_WHAT YOU ARE ASKED TO DO_
Reproduce exactly the lines of the material beneath, from the line that contains "outer_shell();" to the line that contains "obj.matrix_world = Matrix.Identity(4)", both included, and no other lines.

_DATA_
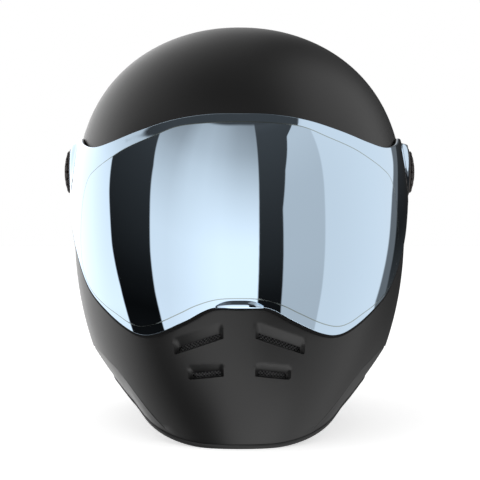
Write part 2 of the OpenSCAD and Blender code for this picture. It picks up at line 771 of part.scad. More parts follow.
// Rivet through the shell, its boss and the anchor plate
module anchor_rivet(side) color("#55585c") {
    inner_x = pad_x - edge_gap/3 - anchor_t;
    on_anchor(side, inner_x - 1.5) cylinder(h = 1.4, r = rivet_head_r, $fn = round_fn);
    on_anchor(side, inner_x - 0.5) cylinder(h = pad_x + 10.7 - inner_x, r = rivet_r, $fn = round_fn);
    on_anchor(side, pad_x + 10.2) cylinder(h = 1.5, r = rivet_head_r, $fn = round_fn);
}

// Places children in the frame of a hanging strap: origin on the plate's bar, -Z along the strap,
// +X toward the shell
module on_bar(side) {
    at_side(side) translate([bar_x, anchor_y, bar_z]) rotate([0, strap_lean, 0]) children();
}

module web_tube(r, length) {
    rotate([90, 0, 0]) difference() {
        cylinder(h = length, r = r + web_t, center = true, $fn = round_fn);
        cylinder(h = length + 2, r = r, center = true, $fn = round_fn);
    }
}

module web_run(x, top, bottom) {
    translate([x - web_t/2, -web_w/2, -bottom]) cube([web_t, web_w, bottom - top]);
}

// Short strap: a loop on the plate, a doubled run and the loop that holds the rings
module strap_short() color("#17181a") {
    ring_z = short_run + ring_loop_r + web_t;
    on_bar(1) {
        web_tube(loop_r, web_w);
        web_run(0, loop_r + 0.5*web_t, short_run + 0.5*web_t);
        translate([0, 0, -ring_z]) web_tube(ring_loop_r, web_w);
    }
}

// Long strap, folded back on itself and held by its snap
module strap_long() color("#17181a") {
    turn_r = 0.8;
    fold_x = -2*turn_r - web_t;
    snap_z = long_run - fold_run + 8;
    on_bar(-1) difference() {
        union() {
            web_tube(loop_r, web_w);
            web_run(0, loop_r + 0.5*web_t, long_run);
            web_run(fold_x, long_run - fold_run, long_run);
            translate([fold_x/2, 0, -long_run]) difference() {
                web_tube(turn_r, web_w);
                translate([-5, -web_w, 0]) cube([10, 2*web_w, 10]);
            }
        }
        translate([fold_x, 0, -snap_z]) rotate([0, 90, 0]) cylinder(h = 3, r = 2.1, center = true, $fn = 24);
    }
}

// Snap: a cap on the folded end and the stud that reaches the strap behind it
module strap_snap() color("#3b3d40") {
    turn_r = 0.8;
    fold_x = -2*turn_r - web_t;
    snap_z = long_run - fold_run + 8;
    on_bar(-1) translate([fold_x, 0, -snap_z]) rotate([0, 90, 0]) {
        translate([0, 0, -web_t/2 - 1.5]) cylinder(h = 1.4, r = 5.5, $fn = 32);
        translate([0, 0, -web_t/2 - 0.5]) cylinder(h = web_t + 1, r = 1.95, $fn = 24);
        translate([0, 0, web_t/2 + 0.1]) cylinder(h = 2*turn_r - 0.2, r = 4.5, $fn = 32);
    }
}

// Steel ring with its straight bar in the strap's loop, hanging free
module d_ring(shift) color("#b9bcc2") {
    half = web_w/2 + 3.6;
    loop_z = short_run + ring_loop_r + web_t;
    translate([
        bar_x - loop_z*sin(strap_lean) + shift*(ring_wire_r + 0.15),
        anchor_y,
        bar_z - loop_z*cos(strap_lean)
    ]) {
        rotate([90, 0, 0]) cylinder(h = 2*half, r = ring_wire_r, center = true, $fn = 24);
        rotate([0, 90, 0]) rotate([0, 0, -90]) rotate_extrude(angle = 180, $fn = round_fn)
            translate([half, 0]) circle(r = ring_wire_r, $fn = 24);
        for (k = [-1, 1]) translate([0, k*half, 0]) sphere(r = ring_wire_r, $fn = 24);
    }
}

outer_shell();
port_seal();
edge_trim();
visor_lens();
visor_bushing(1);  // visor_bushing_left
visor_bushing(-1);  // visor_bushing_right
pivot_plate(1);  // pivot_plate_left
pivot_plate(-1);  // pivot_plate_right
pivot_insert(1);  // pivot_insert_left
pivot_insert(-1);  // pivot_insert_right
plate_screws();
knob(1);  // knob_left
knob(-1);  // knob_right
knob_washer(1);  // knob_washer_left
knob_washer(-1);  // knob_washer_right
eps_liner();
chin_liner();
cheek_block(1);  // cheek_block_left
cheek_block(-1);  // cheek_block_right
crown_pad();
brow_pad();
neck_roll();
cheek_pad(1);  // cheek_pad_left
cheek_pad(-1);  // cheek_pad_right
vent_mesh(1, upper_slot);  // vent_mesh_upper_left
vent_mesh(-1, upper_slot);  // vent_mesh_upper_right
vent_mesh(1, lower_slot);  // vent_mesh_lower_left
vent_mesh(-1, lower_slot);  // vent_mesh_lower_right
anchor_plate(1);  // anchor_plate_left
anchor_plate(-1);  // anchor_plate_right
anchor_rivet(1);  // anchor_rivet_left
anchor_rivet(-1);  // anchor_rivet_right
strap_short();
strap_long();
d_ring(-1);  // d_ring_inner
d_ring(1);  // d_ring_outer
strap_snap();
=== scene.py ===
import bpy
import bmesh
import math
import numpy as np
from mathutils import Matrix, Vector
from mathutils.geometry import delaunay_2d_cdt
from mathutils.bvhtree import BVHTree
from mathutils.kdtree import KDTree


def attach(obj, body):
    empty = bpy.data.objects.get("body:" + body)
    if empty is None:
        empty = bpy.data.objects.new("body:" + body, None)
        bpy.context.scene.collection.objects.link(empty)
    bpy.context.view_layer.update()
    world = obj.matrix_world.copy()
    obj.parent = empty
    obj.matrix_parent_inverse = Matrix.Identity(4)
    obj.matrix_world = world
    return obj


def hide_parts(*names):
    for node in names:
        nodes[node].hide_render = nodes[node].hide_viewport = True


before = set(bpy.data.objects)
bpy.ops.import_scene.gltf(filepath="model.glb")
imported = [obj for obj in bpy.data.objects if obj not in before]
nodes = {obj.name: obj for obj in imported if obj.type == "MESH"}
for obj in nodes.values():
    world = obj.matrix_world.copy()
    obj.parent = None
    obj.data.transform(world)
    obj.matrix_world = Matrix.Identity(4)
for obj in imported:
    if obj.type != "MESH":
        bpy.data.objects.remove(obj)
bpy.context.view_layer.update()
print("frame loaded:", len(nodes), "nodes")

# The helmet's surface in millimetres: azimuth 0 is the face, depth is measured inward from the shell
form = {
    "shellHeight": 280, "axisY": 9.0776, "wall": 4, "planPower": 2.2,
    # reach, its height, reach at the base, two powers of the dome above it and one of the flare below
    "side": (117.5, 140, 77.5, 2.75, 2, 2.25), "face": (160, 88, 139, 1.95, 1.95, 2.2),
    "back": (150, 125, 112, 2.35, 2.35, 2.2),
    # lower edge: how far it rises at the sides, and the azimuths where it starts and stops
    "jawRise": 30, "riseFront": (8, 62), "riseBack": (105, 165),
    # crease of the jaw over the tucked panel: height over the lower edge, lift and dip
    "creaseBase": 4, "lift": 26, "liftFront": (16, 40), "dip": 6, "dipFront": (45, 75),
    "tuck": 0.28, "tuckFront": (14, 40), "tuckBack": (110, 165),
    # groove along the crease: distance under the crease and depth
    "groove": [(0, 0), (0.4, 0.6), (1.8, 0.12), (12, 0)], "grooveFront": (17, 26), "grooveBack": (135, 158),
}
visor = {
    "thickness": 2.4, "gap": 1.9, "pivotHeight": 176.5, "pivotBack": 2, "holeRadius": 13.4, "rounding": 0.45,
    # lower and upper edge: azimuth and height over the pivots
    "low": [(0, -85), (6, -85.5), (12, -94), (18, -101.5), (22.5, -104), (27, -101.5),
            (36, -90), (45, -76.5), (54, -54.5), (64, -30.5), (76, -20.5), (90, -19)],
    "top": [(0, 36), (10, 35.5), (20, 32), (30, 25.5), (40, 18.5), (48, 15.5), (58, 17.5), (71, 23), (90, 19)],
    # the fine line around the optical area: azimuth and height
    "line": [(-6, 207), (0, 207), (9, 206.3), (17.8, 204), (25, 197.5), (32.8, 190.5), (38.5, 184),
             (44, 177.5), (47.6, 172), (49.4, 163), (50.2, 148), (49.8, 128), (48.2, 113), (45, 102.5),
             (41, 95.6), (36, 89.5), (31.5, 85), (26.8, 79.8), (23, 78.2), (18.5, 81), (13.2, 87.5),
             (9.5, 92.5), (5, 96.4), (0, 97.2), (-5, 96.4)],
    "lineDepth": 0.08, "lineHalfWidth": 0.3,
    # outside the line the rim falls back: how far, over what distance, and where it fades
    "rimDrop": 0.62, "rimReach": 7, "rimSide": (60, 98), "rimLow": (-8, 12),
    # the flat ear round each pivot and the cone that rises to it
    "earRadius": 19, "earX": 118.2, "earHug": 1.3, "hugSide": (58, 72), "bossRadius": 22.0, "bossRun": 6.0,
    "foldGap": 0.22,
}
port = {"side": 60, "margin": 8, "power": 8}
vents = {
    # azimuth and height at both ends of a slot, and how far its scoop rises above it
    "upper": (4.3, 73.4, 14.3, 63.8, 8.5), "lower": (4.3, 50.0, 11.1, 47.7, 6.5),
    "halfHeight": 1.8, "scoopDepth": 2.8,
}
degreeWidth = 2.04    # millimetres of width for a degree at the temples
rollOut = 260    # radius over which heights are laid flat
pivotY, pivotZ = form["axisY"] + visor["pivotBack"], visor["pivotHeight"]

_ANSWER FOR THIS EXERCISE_
outer_shell();
port_seal();
edge_trim();
visor_lens();
visor_bushing(1);  // visor_bushing_left
visor_bushing(-1);  // visor_bushing_right
pivot_plate(1);  // pivot_plate_left
pivot_plate(-1);  // pivot_plate_right
pivot_insert(1);  // pivot_insert_left
pivot_insert(-1);  // pivot_insert_right
plate_screws();
knob(1);  // knob_left
knob(-1);  // knob_right
knob_washer(1);  // knob_washer_left
knob_washer(-1);  // knob_washer_right
eps_liner();
chin_liner();
cheek_block(1);  // cheek_block_left
cheek_block(-1);  // cheek_block_right
crown_pad();
brow_pad();
neck_roll();
cheek_pad(1);  // cheek_pad_left
cheek_pad(-1);  // cheek_pad_right
vent_mesh(1, upper_slot);  // vent_mesh_upper_left
vent_mesh(-1, upper_slot);  // vent_mesh_upper_right
vent_mesh(1, lower_slot);  // vent_mesh_lower_left
vent_mesh(-1, lower_slot);  // vent_mesh_lower_right
anchor_plate(1);  // anchor_plate_left
anchor_plate(-1);  // anchor_plate_right
anchor_rivet(1);  // anchor_rivet_left
anchor_rivet(-1);  // anchor_rivet_right
strap_short();
strap_long();
d_ring(-1);  // d_ring_inner
d_ring(1);  // d_ring_outer
strap_snap();
=== scene.py ===
import bpy
import bmesh
import math
import numpy as np
from mathutils import Matrix, Vector
from mathutils.geometry import delaunay_2d_cdt
from mathutils.bvhtree import BVHTree
from mathutils.kdtree import KDTree


def attach(obj, body):
    empty = bpy.data.objects.get("body:" + body)
    if empty is None:
        empty = bpy.data.objects.new("body:" + body, None)
        bpy.context.scene.collection.objects.link(empty)
    bpy.context.view_layer.update()
    world = obj.matrix_world.copy()
    obj.parent = empty
    obj.matrix_parent_inverse = Matrix.Identity(4)
    obj.matrix_world = world
    return obj


def hide_parts(*names):
    for node in names:
        nodes[node].hide_render = nodes[node].hide_viewport = True


before = set(bpy.data.objects)
bpy.ops.import_scene.gltf(filepath="model.glb")
imported = [obj for obj in bpy.data.objects if obj not in before]
nodes = {obj.name: obj for obj in imported if obj.type == "MESH"}
for obj in nodes.values():
    world = obj.matrix_world.copy()
    obj.parent = None
    obj.data.transform(world)
    obj.matrix_world = Matrix.Identity(4)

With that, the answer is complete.